8. Her iki ülke Suriye'nin siyasi birliği ile toprak bütünlüğüne ve Suriye ihtilafını Birleşmiş Milletler Güvenlik Konseyi'nin 2254 sayılı kararına uygun şekilde sonlandırmayı hedefleyen, BM öncülüğündeki siyasi sürece olan bağlılıklarını yineler.
9. Her iki taraf Türkiye'nin, YPG ağır silahlarının toplanması ve YPG tahkimatları ile tüm muharip mevzilerinin kullanılmaz hale getirilmesi dahil, milli güvenlik kaygılarının giderilmesini teminen bir güvenli bölge kurulmasının devam eden önemi ve işlevselliğinde mutabık kalır.

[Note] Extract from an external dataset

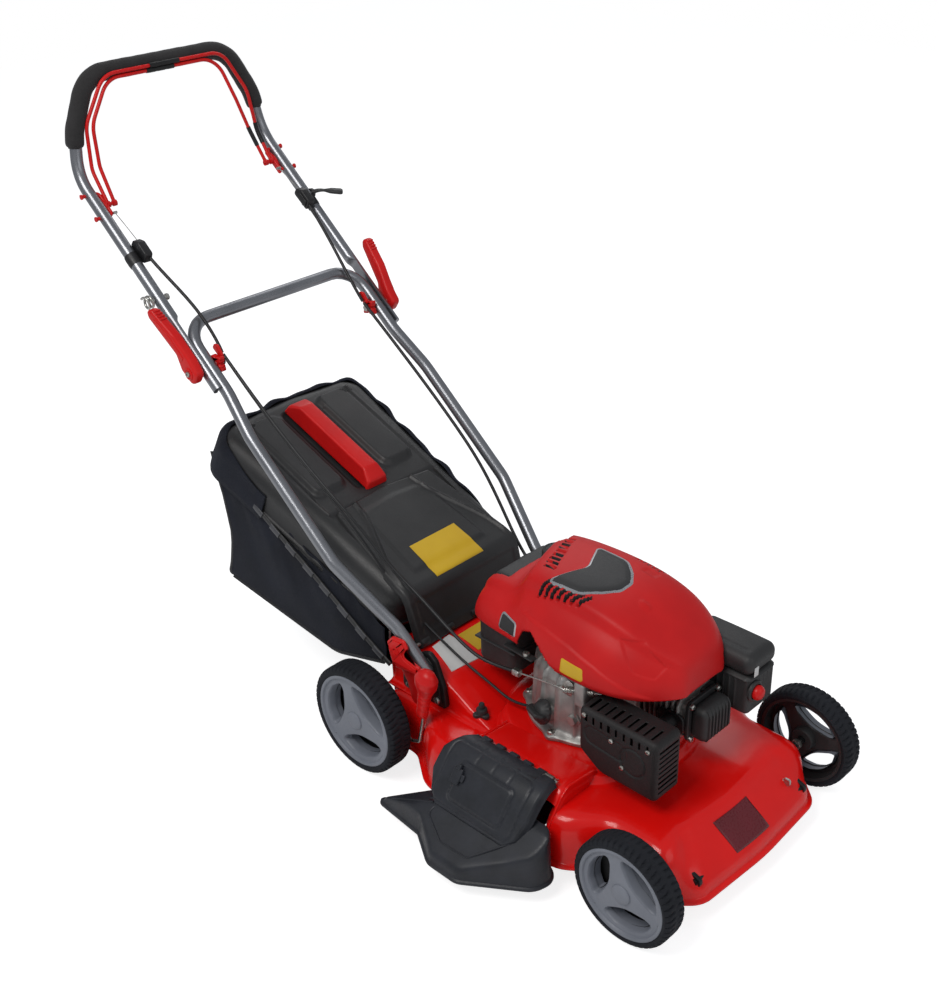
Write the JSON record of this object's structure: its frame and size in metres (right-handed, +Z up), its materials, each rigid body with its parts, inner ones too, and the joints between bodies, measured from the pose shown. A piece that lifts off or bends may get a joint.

10. Güvenli bölge, evvelemirde Türk Silahlı Kuvvetleri'nin kontrolünde olacak ve her iki taraf, güvenli bölgenin her veçhesiyle uygulanmasında eşgüdümü artıracaktır.
11. Türk tarafı Barış Pınarı Harekatı'na, güvenli bölgeden YPG'nin 120 saat içinde geri çekilmelerini teminen ara verecektir. Barış Pınarı Harekatı, bu geri çekilmenin tamamlanmasını müteakip durdurulacaktır.
12. Barış Pınarı Harekatı'na ara verildiğinde ABD, Blocking Property and Suspending Entry of Certain Persons Contributing to the Situation in Syria başlıklı 14 Ekim 2019 tarihli Başkanlık Kararnamesi uyarınca hayata geçirilen yaptırımlara ilavelerini getirmeme ve Kongre nezdinde uygun şekilde çalışmalar ve istişareler yürüterek Birleşmiş Milletler Güvenlik Konseyi'nin 2254 sayılı kararı doğrultusunda Suriye'de barış ve güvenliğin teminine dönük kaydedilen ilerlemenin altını çizmek hususunda mutabık kalır. Barış Pınarı Harekatı 11. paragraf uyarınca durdurulduğunda, yukarıda bahsigeçen Başkanlık Kararnamesi uyarınca hayata geçirilen mevcut yaptırımlar kaldırılacaktır.
13. Her iki taraf bu açıklamada kaydedilen tüm hedeflerin uygulanması için birlikte çalışma taahhüdünde bulunmaktadır.
ABD BASINI TRUMP'I HEDEF ALDI
Yapılan anlaşmanın ardından ABD basını, ABD Devlet Başkanı Donald Trump'ı hedef almış ve "Ankara hedefine ulaştı." ifadelerini kullanmıştı.